2. Mr. Solunke, the learned Counsel for the petitioners submit that an application for restoration of the dispute was filed without filing an application for condonation of delay, though the application for restoration was admittedly find beyond limitation. He submits that only after it is pointed out by the petitioners that the restoration application was beyond limitation, an application for condonation of delay was filed. He further submits that an application for condonation of delay has been allowed without there being any valid reasons. He submits that the appellate court without considering the submissions on behalf of petitioner, has rejected the Revision. The learned Counsel relies on the Judgments of the Hon'ble Apex Court in the case of Ragho Singh v. Mohan Singh and Ors. reported in 2001 AIR SCW 2351, Division Bench of this Court in the case of Khatunbi Wd/o Mohammad Sayeed and Ors. v. Aminabai w/o Mohammad Sabir reported in : 2006 (6) Mh.L.J. 759 and of the learned single Bench of this Court in the case of Special Land Acquisition Officer (SIP) and Anr. v. Jose Prazeres De Piedade Pinto r/o Old Market and Ors. reported in : 2006 (4) Mh.L.J. 318.

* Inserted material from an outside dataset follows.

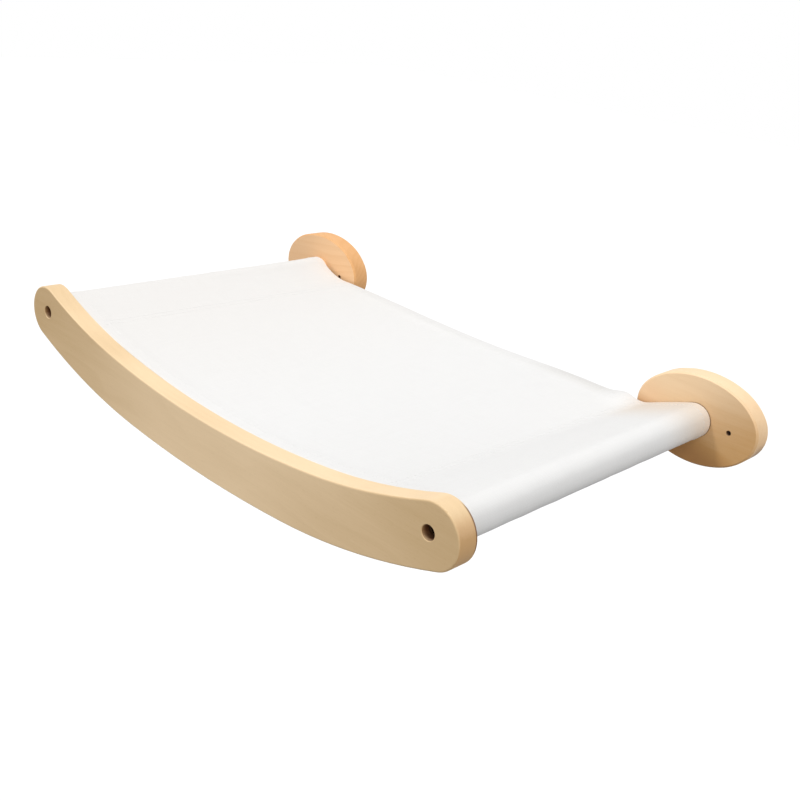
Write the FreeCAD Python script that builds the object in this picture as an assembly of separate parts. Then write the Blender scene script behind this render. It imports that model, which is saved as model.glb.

3. Mr. Suryawanshi, the learned Counsel appearing on behalf of Respondent Nos. 1 and 2 submits that the learned Cooperative Court has given cogent reasons while allowing the application for condonation of delay and, therefore, no interference is warranted. He relies on the Judgment of the Single Judge of this Court in the case of Madhao S/o Somaji Sarode v. Jotiba Dhyan Upasak Shikshan Sanstha, Dudhala and Ors. reported in : 2004 (3) Mh. L.J. 1078.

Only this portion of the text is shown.